Citing surveillance camera footage, Abu Anas ‘s son, Abdullah al-Raghie, said his father had been seized by masked gunmen armed with pistols, and that some of them were Libyans.

He claimed that the Libyan government was implicated in his father’s disappearance, a claim Tripoli vehemently denies.

US Defence Secretary Chuck Hagel said on Sunday that the operations sent “a strong message to the world that the United States will spare no effort to hold terrorists accountable”.

“We will continue to maintain relentless pressure on terrorist groups that threaten our people or our interests, and we will conduct direct action against them, if necessary, that is consistent with our laws and our values,” he added.

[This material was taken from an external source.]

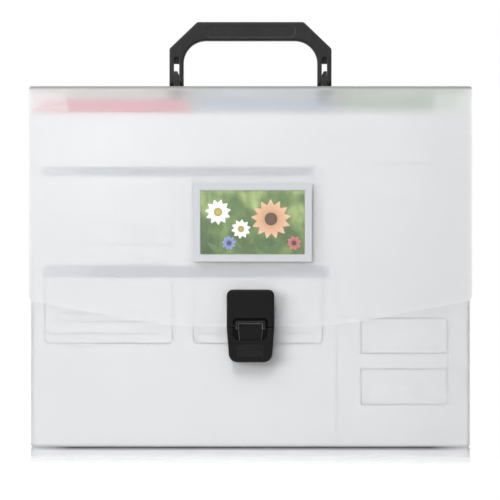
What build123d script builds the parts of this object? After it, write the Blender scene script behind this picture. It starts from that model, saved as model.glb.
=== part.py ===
from build123d import *
import os

# A slim carrying case for letter-size papers, made of folded frosted sheet plastic. The cover
# sheet runs up the back, over the top and down the front as a flap. A slide latch holds the flap,
# and a folding handle stands on the top. Inside are a printed card sheet, a label sheet and
# tabbed dividers. Millimetres, +Z up, the front faces -Y. The origin is the middle of the
# case's underside, halfway between the outer faces of the front and back panels.

# Case
body_width = 327.5
case_depth = 40.0
case_sheet = 1.0
mouth_drop = 14.3
bottom_bend = 2.5
case_corner = 2.0
rear_flange_height = 26.0

# Side walls
wall_top_gap = 4.0
wall_sheet = 0.8
wall_bend = 1.6
front_flange = 45.0
front_flange_top = 24.9
front_flange_taper_from = 110.0
rear_flange = 25.0
wall_crease_width = 0.8
wall_crease_depth = 0.25
fold_clearance = 0.3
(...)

Kerry insisted that the capture of Abu Anas by US forces on foreign soil would not send a negative perception about the United States to the world and that he would be treated fairly.

“He will now have an opportunity to defend himself and to be appropriately brought to justice in a court of law,” Mr Kerry said.

He said people should focus on the “importance of the rule of law” when looking at the case.

“That is the perception that we believe is the important one for people to understand.”

While the operation in Libya achieved its objective, it was unclear whether the Somalia raid on the beachfront villa of a leader of the country’s al-Qaeda-linked insurgents had been a success.

A US official said a “high-value” Shebab leader was the target but according to The New York Times, SEAL commandos were forced to withdraw before confirming the kill.

The target was a Kenyan of Somali origin known as Ikrimah, the Times reported on Monday, citing an unnamed US official.

The strike follows last month’s siege of an upmarket shopping mall in the Kenyan capital Nairobi, where 67 people were killed.

The Times said that Ikrimah, identified as a top Shebab planner, was not linked to that attack but the raid was prompted by fears that the target could be planning a similar assault on Western targets.